• _OBJECTIVE_: Gather, from the data below, each line in which the word "materials" occurs.

— START OF SUPPLIED DATA —

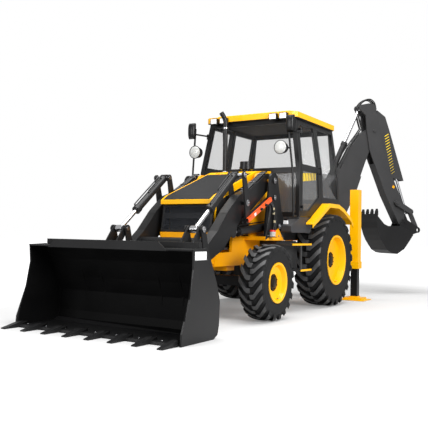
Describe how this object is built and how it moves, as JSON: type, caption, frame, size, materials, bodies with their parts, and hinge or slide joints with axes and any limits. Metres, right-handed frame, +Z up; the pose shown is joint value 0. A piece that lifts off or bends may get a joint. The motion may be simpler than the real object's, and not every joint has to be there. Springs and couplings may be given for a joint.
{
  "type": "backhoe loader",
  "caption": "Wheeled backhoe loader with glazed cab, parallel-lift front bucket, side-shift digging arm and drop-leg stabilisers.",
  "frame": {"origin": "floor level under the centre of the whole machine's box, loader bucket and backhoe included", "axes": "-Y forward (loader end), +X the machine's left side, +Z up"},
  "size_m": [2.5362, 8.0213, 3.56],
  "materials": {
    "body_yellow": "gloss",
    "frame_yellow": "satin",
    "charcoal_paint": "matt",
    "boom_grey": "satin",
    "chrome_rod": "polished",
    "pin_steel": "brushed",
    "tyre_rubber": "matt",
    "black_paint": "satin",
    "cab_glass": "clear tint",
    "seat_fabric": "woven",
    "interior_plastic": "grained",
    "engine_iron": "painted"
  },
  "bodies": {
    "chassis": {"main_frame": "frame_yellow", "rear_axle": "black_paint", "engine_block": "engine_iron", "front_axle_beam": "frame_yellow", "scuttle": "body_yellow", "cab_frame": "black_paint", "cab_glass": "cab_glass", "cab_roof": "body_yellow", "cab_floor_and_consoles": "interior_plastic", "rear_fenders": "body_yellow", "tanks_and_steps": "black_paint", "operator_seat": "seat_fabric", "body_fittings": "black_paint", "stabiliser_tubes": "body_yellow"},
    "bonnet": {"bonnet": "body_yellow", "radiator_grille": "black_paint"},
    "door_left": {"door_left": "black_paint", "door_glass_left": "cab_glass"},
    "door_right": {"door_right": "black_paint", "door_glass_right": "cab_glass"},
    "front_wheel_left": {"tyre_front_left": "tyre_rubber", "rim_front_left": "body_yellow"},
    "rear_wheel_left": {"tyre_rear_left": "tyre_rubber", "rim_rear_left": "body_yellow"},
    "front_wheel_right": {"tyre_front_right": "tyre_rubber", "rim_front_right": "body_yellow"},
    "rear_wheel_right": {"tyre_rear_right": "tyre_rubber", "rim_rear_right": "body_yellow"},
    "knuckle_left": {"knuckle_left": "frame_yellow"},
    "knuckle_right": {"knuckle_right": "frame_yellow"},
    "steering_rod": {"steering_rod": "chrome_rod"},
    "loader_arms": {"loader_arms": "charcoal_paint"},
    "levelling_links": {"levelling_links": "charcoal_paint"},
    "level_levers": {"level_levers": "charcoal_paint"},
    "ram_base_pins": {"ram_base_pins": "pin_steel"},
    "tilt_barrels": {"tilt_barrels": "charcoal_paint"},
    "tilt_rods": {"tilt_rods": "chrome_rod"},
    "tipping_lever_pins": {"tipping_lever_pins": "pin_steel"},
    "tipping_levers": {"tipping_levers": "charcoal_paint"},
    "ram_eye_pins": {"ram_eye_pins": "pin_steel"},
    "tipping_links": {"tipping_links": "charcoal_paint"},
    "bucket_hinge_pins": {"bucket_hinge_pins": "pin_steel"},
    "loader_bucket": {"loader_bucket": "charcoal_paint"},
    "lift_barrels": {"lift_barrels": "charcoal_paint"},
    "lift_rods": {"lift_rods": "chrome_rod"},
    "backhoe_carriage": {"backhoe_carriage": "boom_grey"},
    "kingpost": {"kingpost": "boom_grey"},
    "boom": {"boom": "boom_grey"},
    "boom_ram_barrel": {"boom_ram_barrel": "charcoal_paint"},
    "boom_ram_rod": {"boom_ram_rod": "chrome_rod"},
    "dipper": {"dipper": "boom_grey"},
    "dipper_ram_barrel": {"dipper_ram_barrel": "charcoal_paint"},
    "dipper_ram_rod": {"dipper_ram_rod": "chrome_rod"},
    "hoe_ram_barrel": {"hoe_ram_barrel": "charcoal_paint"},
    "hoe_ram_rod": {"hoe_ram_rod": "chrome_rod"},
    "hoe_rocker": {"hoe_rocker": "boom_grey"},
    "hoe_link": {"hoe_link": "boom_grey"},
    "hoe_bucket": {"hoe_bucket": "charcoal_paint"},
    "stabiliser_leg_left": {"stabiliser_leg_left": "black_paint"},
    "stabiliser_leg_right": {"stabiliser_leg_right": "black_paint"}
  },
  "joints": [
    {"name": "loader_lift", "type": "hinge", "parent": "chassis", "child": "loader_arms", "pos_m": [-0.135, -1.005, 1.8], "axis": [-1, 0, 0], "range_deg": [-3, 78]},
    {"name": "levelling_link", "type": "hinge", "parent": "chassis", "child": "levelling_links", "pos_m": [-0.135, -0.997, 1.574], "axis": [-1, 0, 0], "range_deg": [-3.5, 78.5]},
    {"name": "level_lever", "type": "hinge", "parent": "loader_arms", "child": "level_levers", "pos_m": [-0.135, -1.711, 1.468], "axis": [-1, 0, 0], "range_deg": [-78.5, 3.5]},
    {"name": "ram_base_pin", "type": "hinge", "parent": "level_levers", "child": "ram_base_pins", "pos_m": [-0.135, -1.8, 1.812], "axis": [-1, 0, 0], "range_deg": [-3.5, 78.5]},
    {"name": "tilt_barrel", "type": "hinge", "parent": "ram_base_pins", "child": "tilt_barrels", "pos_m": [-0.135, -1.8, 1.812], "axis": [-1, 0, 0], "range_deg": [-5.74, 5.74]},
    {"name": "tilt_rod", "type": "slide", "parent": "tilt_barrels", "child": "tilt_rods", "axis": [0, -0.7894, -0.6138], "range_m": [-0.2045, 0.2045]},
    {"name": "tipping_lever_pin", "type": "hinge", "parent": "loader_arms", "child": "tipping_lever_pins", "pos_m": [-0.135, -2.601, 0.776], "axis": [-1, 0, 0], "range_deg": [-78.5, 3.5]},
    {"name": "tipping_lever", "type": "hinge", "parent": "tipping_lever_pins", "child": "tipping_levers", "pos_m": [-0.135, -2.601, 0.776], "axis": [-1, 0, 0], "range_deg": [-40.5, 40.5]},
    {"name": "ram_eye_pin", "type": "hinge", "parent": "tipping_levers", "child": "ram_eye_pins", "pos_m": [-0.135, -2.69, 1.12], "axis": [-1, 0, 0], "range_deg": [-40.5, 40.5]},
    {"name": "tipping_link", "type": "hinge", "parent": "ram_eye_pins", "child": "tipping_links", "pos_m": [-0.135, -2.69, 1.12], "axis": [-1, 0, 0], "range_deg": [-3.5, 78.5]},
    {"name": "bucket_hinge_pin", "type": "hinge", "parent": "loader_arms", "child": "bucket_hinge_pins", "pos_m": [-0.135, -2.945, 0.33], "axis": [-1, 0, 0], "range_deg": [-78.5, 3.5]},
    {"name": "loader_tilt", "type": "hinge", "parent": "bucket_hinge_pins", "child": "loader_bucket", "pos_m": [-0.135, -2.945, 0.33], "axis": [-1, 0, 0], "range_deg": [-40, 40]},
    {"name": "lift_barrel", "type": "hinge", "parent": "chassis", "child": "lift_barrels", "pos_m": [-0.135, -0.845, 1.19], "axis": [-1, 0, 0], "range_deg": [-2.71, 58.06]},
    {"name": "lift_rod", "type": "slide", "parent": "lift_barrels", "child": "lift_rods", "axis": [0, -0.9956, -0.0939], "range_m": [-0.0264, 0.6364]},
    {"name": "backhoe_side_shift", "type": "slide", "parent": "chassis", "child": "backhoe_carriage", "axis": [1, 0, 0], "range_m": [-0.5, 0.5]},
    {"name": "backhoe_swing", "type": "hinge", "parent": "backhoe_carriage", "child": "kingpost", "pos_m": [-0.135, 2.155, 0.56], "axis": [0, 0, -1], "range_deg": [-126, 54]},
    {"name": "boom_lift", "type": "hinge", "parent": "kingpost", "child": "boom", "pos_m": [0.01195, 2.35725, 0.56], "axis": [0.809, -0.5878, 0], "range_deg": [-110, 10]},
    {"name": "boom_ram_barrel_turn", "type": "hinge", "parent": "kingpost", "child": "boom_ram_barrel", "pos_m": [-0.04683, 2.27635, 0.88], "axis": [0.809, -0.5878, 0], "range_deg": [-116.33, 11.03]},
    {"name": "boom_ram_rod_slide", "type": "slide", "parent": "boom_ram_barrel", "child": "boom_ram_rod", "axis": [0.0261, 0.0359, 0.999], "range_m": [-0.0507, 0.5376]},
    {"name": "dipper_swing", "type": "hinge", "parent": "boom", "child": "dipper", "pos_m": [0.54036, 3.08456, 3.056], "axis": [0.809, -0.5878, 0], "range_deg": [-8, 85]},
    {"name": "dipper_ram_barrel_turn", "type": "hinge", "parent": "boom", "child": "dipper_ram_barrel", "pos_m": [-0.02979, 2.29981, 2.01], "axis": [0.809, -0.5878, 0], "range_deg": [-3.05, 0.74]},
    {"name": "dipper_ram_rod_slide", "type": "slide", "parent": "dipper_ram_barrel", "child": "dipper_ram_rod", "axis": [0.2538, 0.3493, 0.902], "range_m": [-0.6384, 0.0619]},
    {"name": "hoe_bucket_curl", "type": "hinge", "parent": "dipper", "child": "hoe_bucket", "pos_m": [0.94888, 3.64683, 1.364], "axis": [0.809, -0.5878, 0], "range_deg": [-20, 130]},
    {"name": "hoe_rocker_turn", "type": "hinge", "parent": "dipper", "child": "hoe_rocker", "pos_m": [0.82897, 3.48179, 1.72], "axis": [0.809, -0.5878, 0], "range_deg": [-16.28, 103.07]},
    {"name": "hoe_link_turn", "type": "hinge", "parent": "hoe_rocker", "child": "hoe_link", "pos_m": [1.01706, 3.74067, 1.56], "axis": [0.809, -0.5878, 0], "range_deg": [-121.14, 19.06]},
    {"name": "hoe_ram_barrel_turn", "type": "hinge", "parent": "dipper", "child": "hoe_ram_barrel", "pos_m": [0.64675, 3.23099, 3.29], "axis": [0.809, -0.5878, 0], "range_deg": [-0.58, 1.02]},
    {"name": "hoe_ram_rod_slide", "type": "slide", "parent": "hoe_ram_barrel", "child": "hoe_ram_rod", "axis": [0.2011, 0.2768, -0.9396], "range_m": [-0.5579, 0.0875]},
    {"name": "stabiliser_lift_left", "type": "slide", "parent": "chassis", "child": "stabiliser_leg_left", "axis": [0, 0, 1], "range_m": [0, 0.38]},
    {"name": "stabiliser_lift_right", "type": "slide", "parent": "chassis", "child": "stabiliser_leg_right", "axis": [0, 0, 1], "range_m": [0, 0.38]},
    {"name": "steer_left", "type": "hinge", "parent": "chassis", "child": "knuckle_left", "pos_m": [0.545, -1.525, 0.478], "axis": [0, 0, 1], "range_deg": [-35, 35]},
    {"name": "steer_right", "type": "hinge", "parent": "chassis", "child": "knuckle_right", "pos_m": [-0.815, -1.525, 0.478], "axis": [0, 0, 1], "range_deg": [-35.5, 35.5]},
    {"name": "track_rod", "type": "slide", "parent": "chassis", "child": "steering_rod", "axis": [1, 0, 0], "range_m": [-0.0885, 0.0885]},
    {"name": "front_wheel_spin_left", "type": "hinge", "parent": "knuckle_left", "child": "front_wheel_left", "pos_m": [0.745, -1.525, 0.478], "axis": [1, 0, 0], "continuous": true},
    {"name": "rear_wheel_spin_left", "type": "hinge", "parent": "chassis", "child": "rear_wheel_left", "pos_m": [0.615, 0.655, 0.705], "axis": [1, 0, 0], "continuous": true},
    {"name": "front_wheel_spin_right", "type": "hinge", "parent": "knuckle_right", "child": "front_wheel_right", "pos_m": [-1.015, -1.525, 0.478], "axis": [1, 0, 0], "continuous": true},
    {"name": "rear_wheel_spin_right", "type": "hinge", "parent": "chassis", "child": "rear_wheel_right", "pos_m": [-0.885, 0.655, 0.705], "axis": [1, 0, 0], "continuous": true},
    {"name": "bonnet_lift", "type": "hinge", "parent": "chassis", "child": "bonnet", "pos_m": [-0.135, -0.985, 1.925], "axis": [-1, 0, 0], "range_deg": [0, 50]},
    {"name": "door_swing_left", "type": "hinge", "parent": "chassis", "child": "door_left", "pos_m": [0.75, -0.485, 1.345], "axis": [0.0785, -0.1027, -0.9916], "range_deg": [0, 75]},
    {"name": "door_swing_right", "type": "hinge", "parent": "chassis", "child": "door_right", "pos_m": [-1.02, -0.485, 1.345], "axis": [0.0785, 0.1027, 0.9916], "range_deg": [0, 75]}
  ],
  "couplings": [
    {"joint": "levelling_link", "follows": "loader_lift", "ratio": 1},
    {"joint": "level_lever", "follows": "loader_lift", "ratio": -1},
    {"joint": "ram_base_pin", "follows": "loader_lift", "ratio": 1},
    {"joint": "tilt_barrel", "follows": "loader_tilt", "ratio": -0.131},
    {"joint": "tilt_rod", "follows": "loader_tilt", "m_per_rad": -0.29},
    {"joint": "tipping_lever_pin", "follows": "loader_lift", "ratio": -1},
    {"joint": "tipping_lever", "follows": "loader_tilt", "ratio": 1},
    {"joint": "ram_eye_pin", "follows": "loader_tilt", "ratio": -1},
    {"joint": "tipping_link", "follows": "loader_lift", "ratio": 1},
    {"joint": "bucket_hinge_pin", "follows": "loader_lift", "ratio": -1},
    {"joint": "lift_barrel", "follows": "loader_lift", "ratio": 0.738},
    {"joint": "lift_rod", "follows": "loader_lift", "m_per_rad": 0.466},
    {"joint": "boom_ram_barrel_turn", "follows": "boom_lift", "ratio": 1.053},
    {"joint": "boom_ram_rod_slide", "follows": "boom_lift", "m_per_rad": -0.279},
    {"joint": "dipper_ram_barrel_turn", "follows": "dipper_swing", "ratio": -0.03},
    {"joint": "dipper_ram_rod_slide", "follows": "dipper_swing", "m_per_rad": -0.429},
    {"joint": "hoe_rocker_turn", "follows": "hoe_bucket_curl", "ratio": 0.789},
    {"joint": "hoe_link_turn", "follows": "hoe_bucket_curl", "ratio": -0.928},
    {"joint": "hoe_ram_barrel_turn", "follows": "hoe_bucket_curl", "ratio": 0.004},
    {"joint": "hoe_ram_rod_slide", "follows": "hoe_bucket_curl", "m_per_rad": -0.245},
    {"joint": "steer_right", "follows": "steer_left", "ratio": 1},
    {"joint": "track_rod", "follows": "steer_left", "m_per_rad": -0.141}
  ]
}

— END OF SUPPLIED DATA —

• _RESULT OF THIS TASK_:
Describe how this object is built and how it moves, as JSON: type, caption, frame, size, materials, bodies with their parts, and hinge or slide joints with axes and any limits. Metres, right-handed frame, +Z up; the pose shown is joint value 0. A piece that lifts off or bends may get a joint. The motion may be simpler than the real object's, and not every joint has to be there. Springs and couplings may be given for a joint.
  "materials": {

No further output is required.